§ PROBLEM: Look in the material below for the line with "for key_name, (key_x, key_y)" and the line with "low, high = Vector((1e9,)", then set down exactly those two lines and all lines between, nothing more.
>> BEGIN PROVIDED MATERIAL
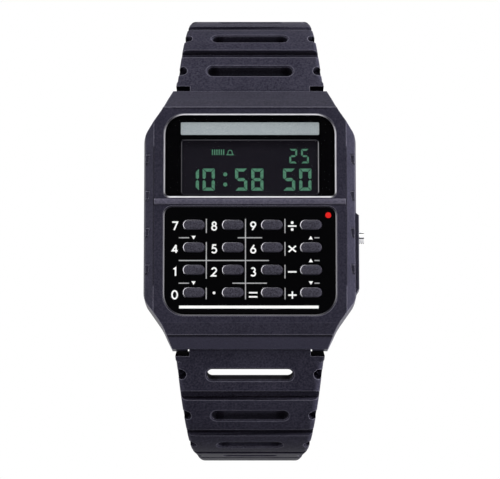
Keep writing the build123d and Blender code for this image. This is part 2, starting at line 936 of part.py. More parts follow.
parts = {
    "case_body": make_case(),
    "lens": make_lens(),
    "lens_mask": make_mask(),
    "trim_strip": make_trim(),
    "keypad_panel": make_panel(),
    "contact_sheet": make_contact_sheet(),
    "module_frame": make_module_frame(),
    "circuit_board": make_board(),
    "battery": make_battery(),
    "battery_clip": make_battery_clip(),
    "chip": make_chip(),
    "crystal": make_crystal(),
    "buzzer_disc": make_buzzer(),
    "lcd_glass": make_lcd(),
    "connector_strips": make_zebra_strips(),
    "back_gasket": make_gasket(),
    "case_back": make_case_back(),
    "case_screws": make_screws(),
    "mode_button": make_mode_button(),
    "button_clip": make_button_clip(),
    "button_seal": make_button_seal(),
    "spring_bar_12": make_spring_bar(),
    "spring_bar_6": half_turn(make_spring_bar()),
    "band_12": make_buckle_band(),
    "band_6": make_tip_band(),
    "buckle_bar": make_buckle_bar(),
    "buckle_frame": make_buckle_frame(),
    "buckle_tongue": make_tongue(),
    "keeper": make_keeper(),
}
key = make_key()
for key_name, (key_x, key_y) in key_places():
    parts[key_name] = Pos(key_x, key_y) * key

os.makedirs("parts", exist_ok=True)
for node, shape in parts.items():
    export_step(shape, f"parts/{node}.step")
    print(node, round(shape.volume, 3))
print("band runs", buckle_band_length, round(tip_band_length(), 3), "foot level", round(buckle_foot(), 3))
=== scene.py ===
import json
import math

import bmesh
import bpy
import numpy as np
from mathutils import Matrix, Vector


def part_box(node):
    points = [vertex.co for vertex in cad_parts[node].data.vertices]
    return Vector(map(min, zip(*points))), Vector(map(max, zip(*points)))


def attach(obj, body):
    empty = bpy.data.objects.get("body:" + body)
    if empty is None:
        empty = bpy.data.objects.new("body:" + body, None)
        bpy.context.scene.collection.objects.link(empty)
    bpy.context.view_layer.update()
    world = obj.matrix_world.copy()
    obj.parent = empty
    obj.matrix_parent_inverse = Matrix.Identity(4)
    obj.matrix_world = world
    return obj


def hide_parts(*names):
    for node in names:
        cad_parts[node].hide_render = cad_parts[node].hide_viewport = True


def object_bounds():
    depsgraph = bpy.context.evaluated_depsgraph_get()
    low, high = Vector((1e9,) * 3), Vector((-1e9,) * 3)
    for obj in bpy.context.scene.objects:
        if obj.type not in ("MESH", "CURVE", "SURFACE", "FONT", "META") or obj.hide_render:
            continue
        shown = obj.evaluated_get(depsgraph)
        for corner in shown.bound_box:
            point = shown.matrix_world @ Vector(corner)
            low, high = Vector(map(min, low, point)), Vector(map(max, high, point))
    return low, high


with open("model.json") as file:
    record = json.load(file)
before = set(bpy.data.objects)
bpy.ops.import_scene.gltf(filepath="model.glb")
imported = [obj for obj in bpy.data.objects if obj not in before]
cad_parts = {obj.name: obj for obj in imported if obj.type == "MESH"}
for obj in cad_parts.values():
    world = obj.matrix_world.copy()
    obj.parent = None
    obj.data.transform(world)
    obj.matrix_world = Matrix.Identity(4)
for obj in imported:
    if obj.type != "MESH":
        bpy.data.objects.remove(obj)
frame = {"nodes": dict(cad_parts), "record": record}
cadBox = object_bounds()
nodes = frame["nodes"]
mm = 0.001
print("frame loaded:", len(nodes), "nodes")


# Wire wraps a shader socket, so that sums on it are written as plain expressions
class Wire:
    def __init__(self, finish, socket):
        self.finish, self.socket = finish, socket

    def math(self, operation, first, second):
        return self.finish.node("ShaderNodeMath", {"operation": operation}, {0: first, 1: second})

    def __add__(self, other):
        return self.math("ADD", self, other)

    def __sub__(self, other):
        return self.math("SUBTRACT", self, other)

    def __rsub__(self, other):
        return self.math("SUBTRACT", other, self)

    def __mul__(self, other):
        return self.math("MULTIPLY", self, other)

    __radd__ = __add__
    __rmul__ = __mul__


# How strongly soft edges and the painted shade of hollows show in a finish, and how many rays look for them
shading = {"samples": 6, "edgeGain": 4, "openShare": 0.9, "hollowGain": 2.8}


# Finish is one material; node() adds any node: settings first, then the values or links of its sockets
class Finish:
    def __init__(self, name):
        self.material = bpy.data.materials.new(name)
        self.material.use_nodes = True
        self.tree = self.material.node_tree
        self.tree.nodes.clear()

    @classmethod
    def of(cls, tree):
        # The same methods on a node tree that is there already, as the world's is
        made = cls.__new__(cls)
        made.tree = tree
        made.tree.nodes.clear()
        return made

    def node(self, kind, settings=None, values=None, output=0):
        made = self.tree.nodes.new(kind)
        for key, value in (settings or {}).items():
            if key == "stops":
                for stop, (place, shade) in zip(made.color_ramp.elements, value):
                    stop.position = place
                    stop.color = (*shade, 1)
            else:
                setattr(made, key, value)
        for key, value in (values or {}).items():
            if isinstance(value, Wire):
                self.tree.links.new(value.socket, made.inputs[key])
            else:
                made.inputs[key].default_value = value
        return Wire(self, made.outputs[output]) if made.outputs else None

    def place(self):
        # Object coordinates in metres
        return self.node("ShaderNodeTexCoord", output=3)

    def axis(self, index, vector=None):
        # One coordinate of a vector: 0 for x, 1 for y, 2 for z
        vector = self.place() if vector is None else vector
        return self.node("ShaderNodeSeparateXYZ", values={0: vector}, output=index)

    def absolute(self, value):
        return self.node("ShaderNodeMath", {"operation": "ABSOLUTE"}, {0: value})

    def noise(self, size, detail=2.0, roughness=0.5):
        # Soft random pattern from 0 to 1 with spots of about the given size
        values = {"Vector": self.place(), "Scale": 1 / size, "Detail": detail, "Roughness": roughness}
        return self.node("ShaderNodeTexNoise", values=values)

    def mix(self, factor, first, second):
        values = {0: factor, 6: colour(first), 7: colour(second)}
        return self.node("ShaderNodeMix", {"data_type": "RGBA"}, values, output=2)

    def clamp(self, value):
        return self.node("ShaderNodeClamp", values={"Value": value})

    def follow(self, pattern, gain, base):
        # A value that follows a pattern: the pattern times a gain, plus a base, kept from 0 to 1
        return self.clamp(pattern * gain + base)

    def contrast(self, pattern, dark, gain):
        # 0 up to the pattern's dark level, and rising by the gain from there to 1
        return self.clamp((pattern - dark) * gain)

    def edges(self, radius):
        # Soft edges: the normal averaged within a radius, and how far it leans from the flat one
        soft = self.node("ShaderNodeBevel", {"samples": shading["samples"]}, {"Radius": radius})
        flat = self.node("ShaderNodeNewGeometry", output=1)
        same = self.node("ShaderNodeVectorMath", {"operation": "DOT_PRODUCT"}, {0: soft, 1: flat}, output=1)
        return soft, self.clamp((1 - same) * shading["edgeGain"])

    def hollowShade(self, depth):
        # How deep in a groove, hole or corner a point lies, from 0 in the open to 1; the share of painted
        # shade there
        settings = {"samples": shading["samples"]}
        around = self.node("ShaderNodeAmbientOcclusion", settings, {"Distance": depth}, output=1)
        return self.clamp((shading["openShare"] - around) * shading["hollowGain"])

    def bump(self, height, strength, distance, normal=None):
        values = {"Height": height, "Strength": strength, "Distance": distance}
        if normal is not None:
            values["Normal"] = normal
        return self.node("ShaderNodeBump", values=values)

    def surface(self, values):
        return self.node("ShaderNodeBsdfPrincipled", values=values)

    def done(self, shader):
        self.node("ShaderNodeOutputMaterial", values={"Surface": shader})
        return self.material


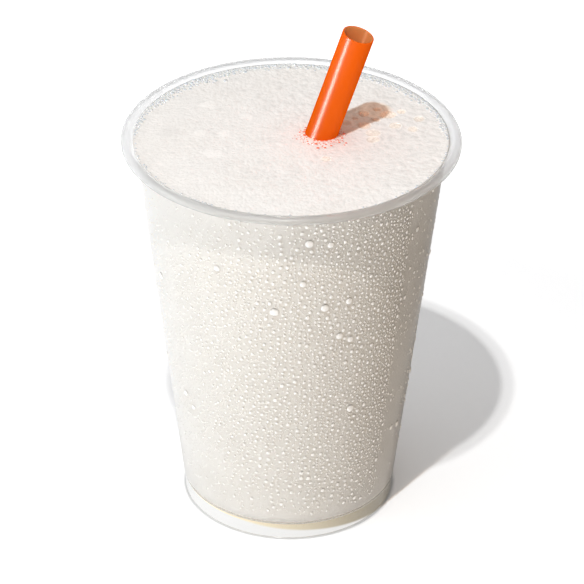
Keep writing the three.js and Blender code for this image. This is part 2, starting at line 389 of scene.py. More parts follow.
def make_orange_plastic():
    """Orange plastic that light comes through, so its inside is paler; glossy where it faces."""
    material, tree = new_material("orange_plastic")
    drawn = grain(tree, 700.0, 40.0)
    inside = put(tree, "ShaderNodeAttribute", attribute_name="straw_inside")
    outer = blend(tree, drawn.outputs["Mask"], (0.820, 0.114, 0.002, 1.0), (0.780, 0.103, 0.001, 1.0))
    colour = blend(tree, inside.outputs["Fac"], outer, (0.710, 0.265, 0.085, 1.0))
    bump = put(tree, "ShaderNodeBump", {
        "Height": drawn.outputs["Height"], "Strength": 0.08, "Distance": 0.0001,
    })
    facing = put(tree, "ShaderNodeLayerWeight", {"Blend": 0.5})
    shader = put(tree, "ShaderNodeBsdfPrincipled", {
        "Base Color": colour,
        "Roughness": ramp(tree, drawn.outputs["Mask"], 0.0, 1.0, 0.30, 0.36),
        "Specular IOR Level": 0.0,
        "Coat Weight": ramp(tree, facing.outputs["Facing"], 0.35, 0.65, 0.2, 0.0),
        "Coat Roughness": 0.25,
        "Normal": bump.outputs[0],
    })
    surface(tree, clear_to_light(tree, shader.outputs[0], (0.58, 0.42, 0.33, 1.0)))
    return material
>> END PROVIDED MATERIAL
§ RIGHT ANSWER:
for key_name, (key_x, key_y) in key_places():
    parts[key_name] = Pos(key_x, key_y) * key

os.makedirs("parts", exist_ok=True)
for node, shape in parts.items():
    export_step(shape, f"parts/{node}.step")
    print(node, round(shape.volume, 3))
print("band runs", buckle_band_length, round(tip_band_length(), 3), "foot level", round(buckle_foot(), 3))
=== scene.py ===
import json
import math

import bmesh
import bpy
import numpy as np
from mathutils import Matrix, Vector


def part_box(node):
    points = [vertex.co for vertex in cad_parts[node].data.vertices]
    return Vector(map(min, zip(*points))), Vector(map(max, zip(*points)))


def attach(obj, body):
    empty = bpy.data.objects.get("body:" + body)
    if empty is None:
        empty = bpy.data.objects.new("body:" + body, None)
        bpy.context.scene.collection.objects.link(empty)
    bpy.context.view_layer.update()
    world = obj.matrix_world.copy()
    obj.parent = empty
    obj.matrix_parent_inverse = Matrix.Identity(4)
    obj.matrix_world = world
    return obj


def hide_parts(*names):
    for node in names:
        cad_parts[node].hide_render = cad_parts[node].hide_viewport = True


def object_bounds():
    depsgraph = bpy.context.evaluated_depsgraph_get()
    low, high = Vector((1e9,) * 3), Vector((-1e9,) * 3)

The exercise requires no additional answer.